Telenor Nordic Mobile provides communications services throughout Europe and Asia, and Finn Trosby is one of the company's senior advisers. In March 2004, Trosby characterised SMS this way: “No one within GSM (Global System for Mobile Communications) was even close to comprehending the wilderness of applications SMS could lead to... customising the mobile handset by download of the required parameters, short message as the initiator of push services, none of those applications were thought of even vaguely. They came about because SMS was at hand, virtually from the start within and between any GSM network and easy to apply.”

SMS... the new preferred channel?

The pace of texting worldwide has increased immeasurably as service providers have made SMS easier to use, particularly between networks.

Among service providers leading the surge, one need only look at Google and its integrated SMS offering for mobile phones (Google SMS is supported on all major mobile providers in the US). Using the service, Google users can text a special number and instantly access the Internet's considerable resources for businesses and product information anywhere in the world.

More than 3 billion mobile users by 2014

Globally, Gartner estimates that by 2014, more than three billion of the world's adult population (over age 18) will be able to transact electronically via mobile or Internet technology. Making Gartner's estimate notable for businesses is its emphasis on the advances in mobile payment, commerce and banking technologies, which will make it easier to electronically transact via mobile Internet access and associated technologies such as SMS.

Combined with the trend of emerging economies worldwide, Gartner's findings indicate a 90% mobile penetration rate and 6.5 billion actual mobile business connections annually by the year 2014. Cash transactions will remain dominant in emerging markets by 2014, according to Gartner; however, the foundation for electronic transactions will be well under way. Think of the Internet before e-commerce.

SMS plumbing

Contact centres led the early business-customer adoption phases of SMS, and essentially treated the technology as an extension of e-mail. In infrastructure terms, there were several barriers to integrating SMS this way, in that proprietary networks, modems and agreements with SMS brokers posed collective hurdles.

The value of SMS has become increasingly magnified.

Dave Paulding is Interactive Intelligence's regional sales manager for UK and Africa.

To process text messages, for instance, the standard practice was to send an e-mail to a cellphone number, and then rely on the provider to deliver it as an SMS message to the customer. Due primarily to modems that could be unstable, message delivery was both slow and unreliable.

SMS technology has progressed to the point that it now plugs directly into the corporate network, however, and in place of modems in telecom rooms are standard TCP/IP connections to SMS brokers. Standards such as SOAP, HTML and others commonly used elsewhere in many organisations also have replaced the proprietary tools originally required to build interfaces between SMS and other communications applications.

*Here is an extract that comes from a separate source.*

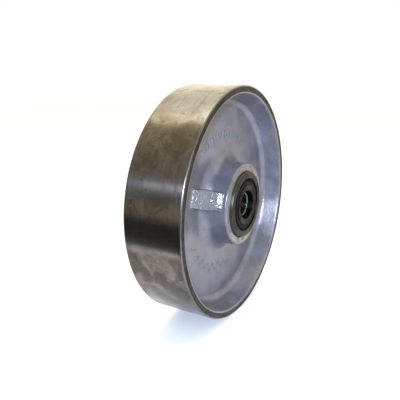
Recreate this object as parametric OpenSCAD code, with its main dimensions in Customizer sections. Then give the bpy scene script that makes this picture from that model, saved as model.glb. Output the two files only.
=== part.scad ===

Likewise, newer integration capabilities for SMS are trending toward HTTP-based brokers, allowing an organisation to make use of brokers that support HTTP as a transport mechanism to send and receive messages. This support provides a much wider footprint of brokers to process SMS messages on a global basis.

Common SMS business drivers

Short message service in large part has already reached “established” status in the business sector. Banks, for instance, have used SMS-based alerts now for years to notify customers of new services and things like account overdrafts and potentially fraudulent activities.

Mobile telco carriers alert their subscribers to service updates. And Google SMS has opened the door to information on thousands of consumer products with its portable FAQs.

Consider these common SMS business drivers, for example:

* Goods and services “over the Internet”
* Mobile marketing
* Employee collaboration
* Transport and logistics
* Notifications and data distribution
* Remote system monitoring

Perhaps more than any communications media to date, SMS allows companies of any size and shape to converge established business practices with creativity - meaning the possibilities for SMS are limitless.